On display in two glass shadow boxes are Golden Orb (Nephila) specimens, courtesy of the Nature Lab. One is Nephila pilipes, collected in Boac, Marinduque, Philippines, and the other, an unidentified Nephila from a similar climatic ecosystem.

In the display case at the center of the room, a ghostly knit veils a transparent bodice, golden shawls seem to levitate, and a hand-crocheted garment drips with pearls. The mediums range from organic spider silk to genetically modified goats’ milk.


Sruli Recht: An Emperor's New Untangling
“Goats farmed in a biofactory were genetically modified to produce the protein of the golden orb spider (Nephila clavipes) in their milk, which was then used to produce the extruded synthetic fiber marketed as Biosteel”

Nicholas Godley & Simon Peers: Shawl
"Golden orb (Nephila madagascariensis) filaments, handwoven in Madagascar"

Strumpet & Pink: Willow's Web
"Hand-crocheted Microsilk, embellished with seed pearls"

Laurie Anne Brewer, Associate Curator of Fashion and Textiles at RISD Museum, is the orchestrator behind the museum’s exhibit, The Art and Design of Spider Silk. Brewer declares, “These pieces show that the combination of soft, gossamer lightness and hard structure can coexist.”

She explains that hundreds of thousands, to 1 million Golden Orb spiders are required to produce enough silk to create textiles of this stature:

“To harvest spider silk, a Nephila female must be captured, restrained in a harness, and ‘silked’—much like a cow is milked—for several minutes before being returned to the wild. During one silking session, a female spider produces between 40 and 100 meters of filament. Twenty-four of these filaments were twisted together to create the golden spider-silk thread shown below. Malagasy artisans at Godley & Peers wove hundreds of natural spider-silk threads together to make the yellow-orange shawls.”

Simon Peers, co-designer of the famous textiles on display at RISD Museum, proclaims, “Spider silk is very elastic, and it has a tensile strength that is incredibly strong compared to steel or Kevlar…There's scientific research going on all over the world right now trying to replicate the tensile properties of spider silk and apply it to all sorts of areas in medicine and industry, but no one up until now has succeeded in replicating 100 percent of the properties of natural spider silk."

Randy Kennedy, author of Gossamer Silk, From Spiders Spun, revealed, “While some died in its production, Mr. Godley and Mr. Peers said they set up a system in which the spiders being used were released daily, and detailed spreadsheets were kept to chart the number of spiders used, their yield and the casualty rate.” Mr. Godley, a self-proclaimed 'arachnophobe,' later professed, “we have become sort of the defenders of these spiders, something we never thought we’d be.”

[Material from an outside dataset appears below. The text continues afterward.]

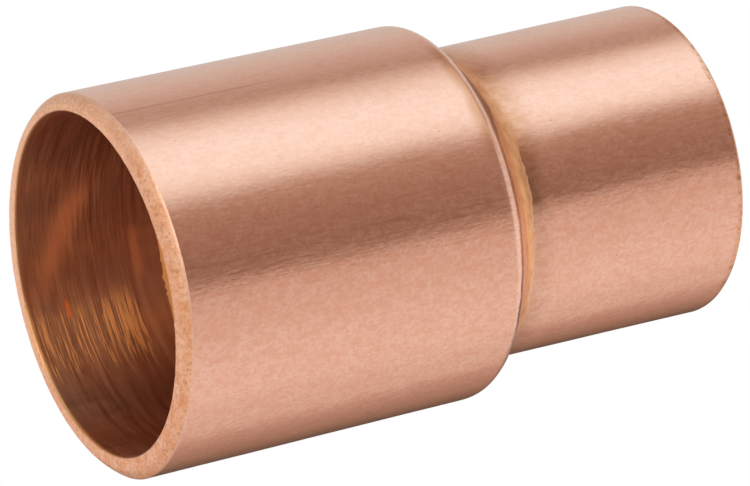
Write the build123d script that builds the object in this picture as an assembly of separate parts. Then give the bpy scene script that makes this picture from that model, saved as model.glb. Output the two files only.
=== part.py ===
"""Concentric reducer for soldered copper tube, 3/4 in fitting end to 1/2 in cup end.

The reducer is one piece of seamless copper tube. One end keeps the tube's full
outside diameter, so that it enters the cup of another fitting. The other end is
reduced over a short cone, then sized inside as a cup that takes a 1/2 in tube.
A narrower neck between the cone and the cup stops that tube.

Frame: the bore's axis lies along X, with the fitting end towards -X and the cup
end towards +X. +Z is up. The origin is on the axis, halfway along the length.
Every outline below is drawn as (distance from the fitting end's face, radius).
"""
import os
from math import cos, radians, sin, tan

from build123d import *

# Driving dimensions, millimetres
FITTING_OD = 22.225         # 3/4 in nominal tube is 7/8 in outside
TUBE_WALL = 1.143           # 0.045 in
LENGTH = 37.75              # end to end
SHOULDER_X = 21.53          # fitting end's face to the corner where the cone starts
CONE_ANGLE = 50.0           # degrees between the cone's surface and the axis
SHOULDER_RADIUS = 0.80      # outside, where the cylinder turns into the cone
NECK_OD = 18.43
NECK_RADIUS = 1.0           # outside, where the cone turns into the neck
CUP_OD = 18.68              # at the cup's face, just over the neck's diameter
CUP_BORE = 15.977           # 0.629 in, takes a 0.625 in tube
CUP_DEPTH = 13.0
STOP_BORE = 14.9            # narrower than the tube, so that the tube stops on it
RIM_LENGTH = 0.60           # rounded outer edge of the fitting end, along the axis
RIM_DROP = 0.60             # the same edge, measured across the wall
RIM_BREAK = 0.06            # sharp inner edge of the fitting end, deburred
CUP_LEAD_IN = 0.25          # chamfer inside the cup's mouth
CUP_EDGE_RADIUS = 0.15      # outer edge of the cup's face
INNER_RADIUS = 0.5          # inside corners of the cone
COPPER_DENSITY = 8.94e-6    # kg per cubic millimetre

FITTING_R = FITTING_OD / 2
FITTING_BORE_R = FITTING_R - TUBE_WALL
NECK_R = NECK_OD / 2
CUP_R = CUP_OD / 2
CUP_BORE_R = CUP_BORE / 2
STOP_R = STOP_BORE / 2
CONE = radians(CONE_ANGLE)


def outer_outline():
    """Outside of the fitting, from the fitting end's face to the cup's face."""
    cone_length = (FITTING_R - NECK_R) / tan(CONE)
    corners = [
        (RIM_LENGTH, FITTING_R),
        (SHOULDER_X, FITTING_R),
        (SHOULDER_X + cone_length, NECK_R),
        (LENGTH, CUP_R),
        (LENGTH, CUP_BORE_R + CUP_LEAD_IN),
    ]
    radii = [SHOULDER_RADIUS, NECK_RADIUS, CUP_EDGE_RADIUS]
    return FilletPolyline(*corners, radius=radii)


def inner_cone_start():
    """Where the bore's wall meets the inner cone, one wall thickness inside the outer cone."""
    inner_x = SHOULDER_X - TUBE_WALL * sin(CONE)
    inner_r = FITTING_R - TUBE_WALL * cos(CONE)
    return inner_x + (inner_r - FITTING_BORE_R) / tan(CONE)


def inner_outline():
    """Inside of the fitting, from the cup's mouth back to the fitting end's face."""
    cone_start = inner_cone_start()
    cone_end = cone_start + (FITTING_BORE_R - STOP_R) / tan(CONE)
    cup = Polyline(
        (LENGTH, CUP_BORE_R + CUP_LEAD_IN),
        (LENGTH - CUP_LEAD_IN, CUP_BORE_R),
        (LENGTH - CUP_DEPTH, CUP_BORE_R),
        (LENGTH - CUP_DEPTH, STOP_R),
    )
    bore = FilletPolyline(
        (LENGTH - CUP_DEPTH, STOP_R),
        (cone_end, STOP_R),
        (cone_start, FITTING_BORE_R),
        (RIM_BREAK, FITTING_BORE_R),
        radius=INNER_RADIUS,
    )
    return cup + bore


def fitting_rim():
    """Cut end of the fitting end: broken inner edge, flat ring, then the rounded outer edge."""
    face_inner = (0, FITTING_BORE_R + RIM_BREAK)
    face_outer = (0, FITTING_R - RIM_DROP)
    flat = Polyline((RIM_BREAK, FITTING_BORE_R), face_inner, face_outer)
    rounded = EllipticalCenterArc(
        (RIM_LENGTH, FITTING_R - RIM_DROP),
        RIM_LENGTH,
        RIM_DROP,
        start_angle=90,
        arc_size=90,
    )
    return flat + rounded


def reducer_body():
    """The whole fitting, turned about its axis and centred on the origin."""
    outline = outer_outline() + inner_outline() + fitting_rim()
    section = make_face(outline.edges())
    body = revolve(section, axis=Axis.X, revolution_arc=360)
    return Pos(-LENGTH / 2, 0, 0) * body


def main():
    os.makedirs("parts", exist_ok=True)
    body = reducer_body()
    body.label = "reducer_body"
    export_step(body, "parts/reducer_body.step")
    print(f"reducer_body: {body.volume:.1f} mm3, {body.volume * COPPER_DENSITY:.5f} kg of copper")


main()
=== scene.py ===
"""Looks of the concentric reducer: one formed copper tube, satin outside, cut rim, brushed bore.

The fitting's axis lies along X, with the open fitting end at -X. Everything is in
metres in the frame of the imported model. Outlines are (distance from the fitting
end's face, radius) pairs in millimetres, and are scaled once, when they are revolved.
"""
import math

import bmesh
import bpy
import numpy as np
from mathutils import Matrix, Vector, noise


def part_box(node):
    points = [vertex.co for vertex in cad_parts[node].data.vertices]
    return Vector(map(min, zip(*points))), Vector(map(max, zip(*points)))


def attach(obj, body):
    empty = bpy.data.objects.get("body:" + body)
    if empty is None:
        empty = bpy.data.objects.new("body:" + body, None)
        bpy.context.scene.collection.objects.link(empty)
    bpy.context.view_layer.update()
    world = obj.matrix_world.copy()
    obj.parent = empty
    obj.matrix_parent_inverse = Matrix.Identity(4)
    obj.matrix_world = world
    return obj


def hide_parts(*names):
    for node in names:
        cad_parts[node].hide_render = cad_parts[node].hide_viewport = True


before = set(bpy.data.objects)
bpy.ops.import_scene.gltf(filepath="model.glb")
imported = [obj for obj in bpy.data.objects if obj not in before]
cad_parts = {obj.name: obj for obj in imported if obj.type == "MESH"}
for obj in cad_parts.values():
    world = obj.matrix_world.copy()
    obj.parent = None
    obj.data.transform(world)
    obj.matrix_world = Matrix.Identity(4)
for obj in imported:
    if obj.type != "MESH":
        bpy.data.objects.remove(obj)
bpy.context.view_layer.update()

NODE = "reducer_body"
MM = 0.001

# ---- Sizes, millimetres, as in the CAD model -------------------------------
low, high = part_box(NODE)
LENGTH = (high[0] - low[0]) / MM
FITTING_R = 22.225 / 2
BORE_R = FITTING_R - 1.143
SHOULDER_X = 21.53
CONE = math.radians(50)
SHOULDER_RADIUS = 0.80
NECK_R = 18.43 / 2
NECK_RADIUS = 1.0
CUP_R = 18.68 / 2
CUP_BORE_R = 15.977 / 2
CUP_DEPTH = 13.0
STOP_R = 14.9 / 2
RIM_LENGTH = 0.60
RIM_DROP = 0.60
RIM_BREAK = 0.06
CUP_LEAD_IN = 0.25
CUP_EDGE_RADIUS = 0.15
INNER_RADIUS = 0.5

# ---- Unevenness that only this model has, as far as the photo shows it ------
# Lengths are millimetres. A middle and a half are degrees round the axis, from straight up
# towards the camera's side: the effect is full at the middle and gone a half away from it.
RIM_LEAN = 0.45                         # how steeply the rolled rim starts back from the face
BURR_MIDDLE, BURR_HALF = 67, 17
BURR_HEIGHT = 0.85                      # before its ragged edge is taken off
BURR_LENGTH, BURR_BASE = 0.5, 0.12      # along the axis, and across the wall either side of the bore
CHAMFER_MIDDLE, CHAMFER_HALF = 272, 62  # where the mouth's inner edge was deburred more
CHAMFER_DEPTH = 0.11
CHAMFER_LENGTH, CHAMFER_WIDTH = 1.0, 0.5
FULLER_MIDDLE, FULLER_HALF = 128, 55    # where the rolled rim reaches nearer to the face
FULLER_SHARE, FULLER_FADE = 0.5, 1.5
LONG_SINK, SHORT_SINK = 0.003, 0.010    # slow waves in the outside wall
NECK_SINK, NECK_SINK_AT, NECK_SINK_REACH = 0.035, SHOULDER_X + 1.5, 2.6     # all millimetres
BORE_RIPPLE = 0.010
PLAIN_MIDDLE, PLAIN_HALF = 194, 45      # where the bore ripples less
PLAIN_SHARE = 0.7
PITTING = 0.018                         # in the cut face of the rim
BORE_OFF_Y, BORE_OFF_Z = 0.17, 0.13     # the mouth's bore is slightly off centre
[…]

Currently, there are some big names in the fashion industry that are making moves to more ethically reproduce spider silk through the invention of synthetics. Most notably, the high-end, sustainable fashion company known as Stella McCartney, partnered with biotechnology company, Bolt Threads, to innovate silk synthetics that have a reduced impact on the environment.

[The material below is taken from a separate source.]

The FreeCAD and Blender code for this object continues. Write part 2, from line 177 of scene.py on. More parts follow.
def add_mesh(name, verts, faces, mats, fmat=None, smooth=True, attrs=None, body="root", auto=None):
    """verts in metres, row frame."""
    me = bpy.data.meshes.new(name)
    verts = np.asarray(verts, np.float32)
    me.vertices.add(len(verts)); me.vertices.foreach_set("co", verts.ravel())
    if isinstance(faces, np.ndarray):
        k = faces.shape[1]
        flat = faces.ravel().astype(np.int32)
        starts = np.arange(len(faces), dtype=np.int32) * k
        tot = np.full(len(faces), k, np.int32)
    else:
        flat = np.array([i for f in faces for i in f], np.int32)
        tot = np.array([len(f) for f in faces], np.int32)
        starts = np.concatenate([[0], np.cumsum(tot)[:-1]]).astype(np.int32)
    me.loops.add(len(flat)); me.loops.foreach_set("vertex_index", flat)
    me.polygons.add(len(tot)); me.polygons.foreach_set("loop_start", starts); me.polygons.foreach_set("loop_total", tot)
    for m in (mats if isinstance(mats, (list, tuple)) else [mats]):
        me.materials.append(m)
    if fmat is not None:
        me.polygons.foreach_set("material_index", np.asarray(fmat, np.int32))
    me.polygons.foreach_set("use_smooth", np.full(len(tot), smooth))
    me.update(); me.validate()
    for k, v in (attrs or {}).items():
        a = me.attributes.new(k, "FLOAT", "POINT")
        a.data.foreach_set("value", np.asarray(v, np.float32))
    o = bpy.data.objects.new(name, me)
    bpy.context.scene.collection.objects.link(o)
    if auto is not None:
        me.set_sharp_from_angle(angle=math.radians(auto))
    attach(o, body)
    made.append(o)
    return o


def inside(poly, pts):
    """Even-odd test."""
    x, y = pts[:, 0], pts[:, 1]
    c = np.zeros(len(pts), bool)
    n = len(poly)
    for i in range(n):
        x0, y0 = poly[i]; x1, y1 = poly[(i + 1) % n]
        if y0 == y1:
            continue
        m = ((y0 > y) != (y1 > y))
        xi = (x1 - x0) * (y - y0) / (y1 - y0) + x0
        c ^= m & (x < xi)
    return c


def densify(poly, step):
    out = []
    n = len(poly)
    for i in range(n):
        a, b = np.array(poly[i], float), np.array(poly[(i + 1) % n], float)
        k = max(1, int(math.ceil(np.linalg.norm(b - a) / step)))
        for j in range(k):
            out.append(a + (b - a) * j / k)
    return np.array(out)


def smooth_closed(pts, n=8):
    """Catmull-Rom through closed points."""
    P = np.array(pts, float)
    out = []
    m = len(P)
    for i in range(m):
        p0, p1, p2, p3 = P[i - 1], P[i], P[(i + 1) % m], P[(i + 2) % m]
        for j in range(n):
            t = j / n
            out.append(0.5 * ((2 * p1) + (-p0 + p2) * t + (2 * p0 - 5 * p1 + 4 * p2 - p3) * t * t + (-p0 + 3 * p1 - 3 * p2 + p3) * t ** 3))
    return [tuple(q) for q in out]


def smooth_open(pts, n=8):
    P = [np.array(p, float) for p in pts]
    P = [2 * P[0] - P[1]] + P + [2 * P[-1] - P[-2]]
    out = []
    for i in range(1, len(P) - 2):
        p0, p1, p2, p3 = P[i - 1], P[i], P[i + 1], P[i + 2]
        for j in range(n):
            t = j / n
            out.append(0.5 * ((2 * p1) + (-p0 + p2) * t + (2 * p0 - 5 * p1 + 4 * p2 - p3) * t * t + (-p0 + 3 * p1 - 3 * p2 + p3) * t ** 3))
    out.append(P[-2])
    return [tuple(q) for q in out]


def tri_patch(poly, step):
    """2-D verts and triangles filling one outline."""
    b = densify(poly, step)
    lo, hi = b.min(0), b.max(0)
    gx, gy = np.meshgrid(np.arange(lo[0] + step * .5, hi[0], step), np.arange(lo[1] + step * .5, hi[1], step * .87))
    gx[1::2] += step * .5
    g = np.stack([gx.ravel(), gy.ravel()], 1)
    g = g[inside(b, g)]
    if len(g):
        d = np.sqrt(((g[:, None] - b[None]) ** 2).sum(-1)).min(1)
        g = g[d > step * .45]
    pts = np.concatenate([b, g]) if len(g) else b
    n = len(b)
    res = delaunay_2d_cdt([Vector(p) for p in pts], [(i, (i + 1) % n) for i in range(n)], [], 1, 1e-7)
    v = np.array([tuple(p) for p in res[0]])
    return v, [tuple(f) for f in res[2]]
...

McCartney was excited to report that, “Bolt Threads were able to understand the relationship between spider DNA and the characteristics of the fibers they make. Their technology replicates these processes at scale…Not only is this method revolutionary, it creates cleaner, closed-loop processes for manufacturing, using green chemistry practices. It also produces less pollution, creates long-term sustainability and it is vegan friendly, because it is entirely made from yeast, sugar and DNA.”

The collaboration of the two companies generates exciting new possibilities for the future of sustainable fashion. Perhaps the stylish appeal of biomimicry will encourage consumers to be more environmentally and socially responsible. This fascinating collection will be on display at the RISD Museum until April 19th 2020.